Le chiffre : 8 défaites pour le PSG

Deuxième le Paris-SG vient mourir à 1 point de Lille : dans un football contemporain à ce point indexé sur la puissance financière respective des clubs et sans rien retirer (ce serait plutôt le contraire) aux mérites des Nordistes, Lille est champion parce que les triples tenants du titre lui ont entrouvert la porte. Après la victoire parisienne (2-0) à Brest dimanche, Mbappé a été à la fois elliptique et fataliste : «Je ne vais pas dire ce qu’on [son club] va faire à l’avenir, je ne suis que joueur. Les gens ont vu, tout le monde a vu. Et quand les gens voient, c’est plus facile de tirer des conclusions.» C’est la faiblesse de l’effectif parisien, où patrouillent une petite dizaine de joueurs beaucoup trop juste (Alessandro Florenzi, Thilo Kehrer, Colin Dagba, Ander Herrera, Pablo Sarabia, Mauro Icardi, Mitchel Bakker, Abdou Diallo) pour les objectifs et le niveau de pression du club de la capitale, que pointe l’attaquant tricolore du doigt.
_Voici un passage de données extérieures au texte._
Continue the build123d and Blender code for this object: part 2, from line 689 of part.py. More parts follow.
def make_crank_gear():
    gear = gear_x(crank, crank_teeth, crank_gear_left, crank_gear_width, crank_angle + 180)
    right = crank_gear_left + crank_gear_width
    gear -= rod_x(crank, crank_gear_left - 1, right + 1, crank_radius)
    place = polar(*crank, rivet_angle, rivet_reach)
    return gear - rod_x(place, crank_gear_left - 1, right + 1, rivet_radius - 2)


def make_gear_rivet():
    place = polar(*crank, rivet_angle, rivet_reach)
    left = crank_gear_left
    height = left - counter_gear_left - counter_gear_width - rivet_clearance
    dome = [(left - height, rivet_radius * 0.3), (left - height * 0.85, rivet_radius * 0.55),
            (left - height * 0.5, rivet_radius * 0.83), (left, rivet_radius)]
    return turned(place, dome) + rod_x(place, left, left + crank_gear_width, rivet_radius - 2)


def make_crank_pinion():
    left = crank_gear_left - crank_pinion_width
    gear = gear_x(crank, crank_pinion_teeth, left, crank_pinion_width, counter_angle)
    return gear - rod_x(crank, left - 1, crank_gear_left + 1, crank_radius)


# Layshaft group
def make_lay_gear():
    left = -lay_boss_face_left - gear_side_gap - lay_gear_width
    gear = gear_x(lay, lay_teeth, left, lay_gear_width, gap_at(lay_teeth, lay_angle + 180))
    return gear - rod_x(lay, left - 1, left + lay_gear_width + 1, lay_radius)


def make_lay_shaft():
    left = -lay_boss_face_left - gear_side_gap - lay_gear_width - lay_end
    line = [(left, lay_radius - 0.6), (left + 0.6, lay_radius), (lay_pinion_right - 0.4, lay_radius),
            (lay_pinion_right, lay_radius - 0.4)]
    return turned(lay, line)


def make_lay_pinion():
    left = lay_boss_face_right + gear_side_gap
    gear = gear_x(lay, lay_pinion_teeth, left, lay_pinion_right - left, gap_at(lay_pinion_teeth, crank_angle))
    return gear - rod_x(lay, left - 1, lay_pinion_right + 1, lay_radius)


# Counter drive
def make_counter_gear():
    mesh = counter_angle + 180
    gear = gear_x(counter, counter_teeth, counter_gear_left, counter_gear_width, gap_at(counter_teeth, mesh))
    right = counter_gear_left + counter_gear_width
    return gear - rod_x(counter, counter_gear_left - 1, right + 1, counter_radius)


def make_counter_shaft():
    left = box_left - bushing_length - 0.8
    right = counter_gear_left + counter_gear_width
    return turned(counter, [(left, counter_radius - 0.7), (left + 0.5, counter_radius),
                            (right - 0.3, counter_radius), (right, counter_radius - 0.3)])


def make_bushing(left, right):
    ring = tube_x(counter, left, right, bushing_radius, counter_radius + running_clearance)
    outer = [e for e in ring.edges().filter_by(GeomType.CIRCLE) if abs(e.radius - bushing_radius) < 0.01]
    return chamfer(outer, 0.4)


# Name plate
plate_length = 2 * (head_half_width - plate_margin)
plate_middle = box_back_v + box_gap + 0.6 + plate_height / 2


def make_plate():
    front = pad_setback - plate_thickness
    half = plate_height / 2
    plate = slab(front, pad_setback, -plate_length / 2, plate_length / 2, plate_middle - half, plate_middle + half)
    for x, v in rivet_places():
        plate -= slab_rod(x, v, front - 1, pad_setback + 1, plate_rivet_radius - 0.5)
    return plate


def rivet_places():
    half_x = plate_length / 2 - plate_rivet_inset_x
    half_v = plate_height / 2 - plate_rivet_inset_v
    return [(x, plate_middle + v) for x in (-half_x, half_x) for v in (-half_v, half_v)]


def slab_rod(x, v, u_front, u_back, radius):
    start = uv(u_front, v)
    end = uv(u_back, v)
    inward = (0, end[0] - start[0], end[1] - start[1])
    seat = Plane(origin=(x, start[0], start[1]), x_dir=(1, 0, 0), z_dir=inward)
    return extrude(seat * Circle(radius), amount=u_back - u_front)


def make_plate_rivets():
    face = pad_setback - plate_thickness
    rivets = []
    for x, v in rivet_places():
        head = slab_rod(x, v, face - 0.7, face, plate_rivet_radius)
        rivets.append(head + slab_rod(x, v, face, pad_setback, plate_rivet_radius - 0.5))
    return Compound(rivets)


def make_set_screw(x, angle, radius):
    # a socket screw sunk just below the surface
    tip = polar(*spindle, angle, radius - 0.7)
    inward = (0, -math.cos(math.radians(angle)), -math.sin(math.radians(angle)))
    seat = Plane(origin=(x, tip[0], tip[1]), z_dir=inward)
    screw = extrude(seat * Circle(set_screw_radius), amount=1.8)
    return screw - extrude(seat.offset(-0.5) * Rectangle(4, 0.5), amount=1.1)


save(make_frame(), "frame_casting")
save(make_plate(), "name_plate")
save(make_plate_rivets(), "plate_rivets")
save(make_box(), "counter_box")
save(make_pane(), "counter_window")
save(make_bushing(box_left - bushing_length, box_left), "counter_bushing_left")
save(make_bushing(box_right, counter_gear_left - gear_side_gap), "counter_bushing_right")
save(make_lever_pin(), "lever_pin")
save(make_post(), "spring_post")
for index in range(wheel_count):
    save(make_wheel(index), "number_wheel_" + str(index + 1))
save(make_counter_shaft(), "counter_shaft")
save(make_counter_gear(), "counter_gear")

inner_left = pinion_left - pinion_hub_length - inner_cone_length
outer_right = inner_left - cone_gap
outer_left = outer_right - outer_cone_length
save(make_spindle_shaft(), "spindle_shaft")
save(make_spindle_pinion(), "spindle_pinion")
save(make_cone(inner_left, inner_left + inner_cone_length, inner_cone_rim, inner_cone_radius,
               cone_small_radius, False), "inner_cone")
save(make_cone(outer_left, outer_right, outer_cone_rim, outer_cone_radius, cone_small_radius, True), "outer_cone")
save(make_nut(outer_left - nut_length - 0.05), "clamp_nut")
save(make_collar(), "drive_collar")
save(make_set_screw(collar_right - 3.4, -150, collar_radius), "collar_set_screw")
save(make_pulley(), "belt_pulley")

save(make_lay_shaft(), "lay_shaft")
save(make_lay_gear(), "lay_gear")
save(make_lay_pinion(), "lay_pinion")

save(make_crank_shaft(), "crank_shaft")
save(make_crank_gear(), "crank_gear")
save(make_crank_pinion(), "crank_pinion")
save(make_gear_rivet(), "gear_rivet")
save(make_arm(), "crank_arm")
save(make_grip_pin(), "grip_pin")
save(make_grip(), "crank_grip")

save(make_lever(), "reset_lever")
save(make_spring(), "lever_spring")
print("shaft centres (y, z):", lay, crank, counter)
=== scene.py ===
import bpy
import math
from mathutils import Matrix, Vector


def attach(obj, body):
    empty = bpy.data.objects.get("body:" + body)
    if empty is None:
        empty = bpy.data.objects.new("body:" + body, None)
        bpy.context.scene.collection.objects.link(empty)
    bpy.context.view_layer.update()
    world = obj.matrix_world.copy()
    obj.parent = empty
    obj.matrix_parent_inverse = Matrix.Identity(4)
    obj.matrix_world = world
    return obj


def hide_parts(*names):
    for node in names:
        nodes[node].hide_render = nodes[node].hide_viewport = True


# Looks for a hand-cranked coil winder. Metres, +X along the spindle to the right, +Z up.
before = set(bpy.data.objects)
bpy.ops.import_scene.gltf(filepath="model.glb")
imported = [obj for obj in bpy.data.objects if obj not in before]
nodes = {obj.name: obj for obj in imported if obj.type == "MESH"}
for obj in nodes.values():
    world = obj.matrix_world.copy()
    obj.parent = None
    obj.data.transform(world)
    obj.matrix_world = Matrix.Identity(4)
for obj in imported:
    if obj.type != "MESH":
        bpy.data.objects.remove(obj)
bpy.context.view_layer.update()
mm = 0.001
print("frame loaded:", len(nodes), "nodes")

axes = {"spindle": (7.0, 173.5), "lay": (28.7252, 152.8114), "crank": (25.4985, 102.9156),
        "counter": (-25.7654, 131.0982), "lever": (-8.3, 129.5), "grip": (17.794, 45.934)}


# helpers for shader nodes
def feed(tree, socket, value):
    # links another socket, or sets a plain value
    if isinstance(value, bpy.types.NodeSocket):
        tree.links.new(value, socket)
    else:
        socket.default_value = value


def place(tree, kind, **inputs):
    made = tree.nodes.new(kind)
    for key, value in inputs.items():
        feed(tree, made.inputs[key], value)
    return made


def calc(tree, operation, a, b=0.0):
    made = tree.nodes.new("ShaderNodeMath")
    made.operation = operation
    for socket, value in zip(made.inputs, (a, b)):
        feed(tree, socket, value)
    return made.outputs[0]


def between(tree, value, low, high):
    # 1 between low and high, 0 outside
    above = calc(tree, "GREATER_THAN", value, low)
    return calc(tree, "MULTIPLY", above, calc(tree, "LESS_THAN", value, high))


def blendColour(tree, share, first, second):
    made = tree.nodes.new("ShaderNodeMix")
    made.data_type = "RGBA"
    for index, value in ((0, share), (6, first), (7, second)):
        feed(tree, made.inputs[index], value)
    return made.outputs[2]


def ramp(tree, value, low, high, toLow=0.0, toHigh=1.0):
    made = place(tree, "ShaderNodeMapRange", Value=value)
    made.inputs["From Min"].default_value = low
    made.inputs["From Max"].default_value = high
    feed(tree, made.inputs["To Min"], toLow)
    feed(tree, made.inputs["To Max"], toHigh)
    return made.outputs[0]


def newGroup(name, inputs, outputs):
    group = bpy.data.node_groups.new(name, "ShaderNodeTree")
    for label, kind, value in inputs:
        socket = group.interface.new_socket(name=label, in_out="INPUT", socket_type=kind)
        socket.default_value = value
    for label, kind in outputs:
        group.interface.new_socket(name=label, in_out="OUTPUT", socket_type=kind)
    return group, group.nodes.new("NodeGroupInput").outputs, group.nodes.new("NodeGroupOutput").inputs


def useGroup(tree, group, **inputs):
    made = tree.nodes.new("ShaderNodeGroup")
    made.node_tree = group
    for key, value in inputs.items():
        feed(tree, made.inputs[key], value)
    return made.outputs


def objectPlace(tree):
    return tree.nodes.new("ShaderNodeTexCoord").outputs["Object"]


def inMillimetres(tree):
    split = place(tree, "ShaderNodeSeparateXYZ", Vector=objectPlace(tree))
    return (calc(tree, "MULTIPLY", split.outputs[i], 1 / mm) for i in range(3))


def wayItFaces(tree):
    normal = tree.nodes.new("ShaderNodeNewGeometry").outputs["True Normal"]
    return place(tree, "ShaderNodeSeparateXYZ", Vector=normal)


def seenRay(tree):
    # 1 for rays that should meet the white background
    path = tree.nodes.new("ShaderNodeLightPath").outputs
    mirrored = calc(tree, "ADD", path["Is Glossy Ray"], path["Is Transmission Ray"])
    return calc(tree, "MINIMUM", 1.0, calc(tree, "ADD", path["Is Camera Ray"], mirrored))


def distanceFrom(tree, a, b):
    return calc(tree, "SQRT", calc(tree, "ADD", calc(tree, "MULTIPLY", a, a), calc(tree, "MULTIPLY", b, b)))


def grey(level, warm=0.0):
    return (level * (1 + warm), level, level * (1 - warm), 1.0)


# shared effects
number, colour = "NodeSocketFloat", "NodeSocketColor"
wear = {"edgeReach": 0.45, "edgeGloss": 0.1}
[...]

Sur un match, le PSG a montré en Ligue des champions qu’il pouvait serrer les vis. Mais sur une saison… Le coach lillois a réagi voilà une semaine à une première salve de Mbappé («Ce n’est pas Lille qui aura gagné le titre mais nous qui l’aurons perdu»), tout en douceur : «Mbappé est un joueur exceptionnel et je pense qu’il sera exceptionnel toute sa carrière. Il gagnera en maturité.» C’est-à-dire, si l’on comprend bien, qu’il apprendra à taire les choses qu’il pense. Galtier ne doit cependant pas s’y tromper. L’intention de l’attaquant des Bleus n’est pas de minimiser la performance lilloise, mais de mettre sa propre direction au pied du mur et de demander au club parisien les moyens de tenir ses propres ambitions.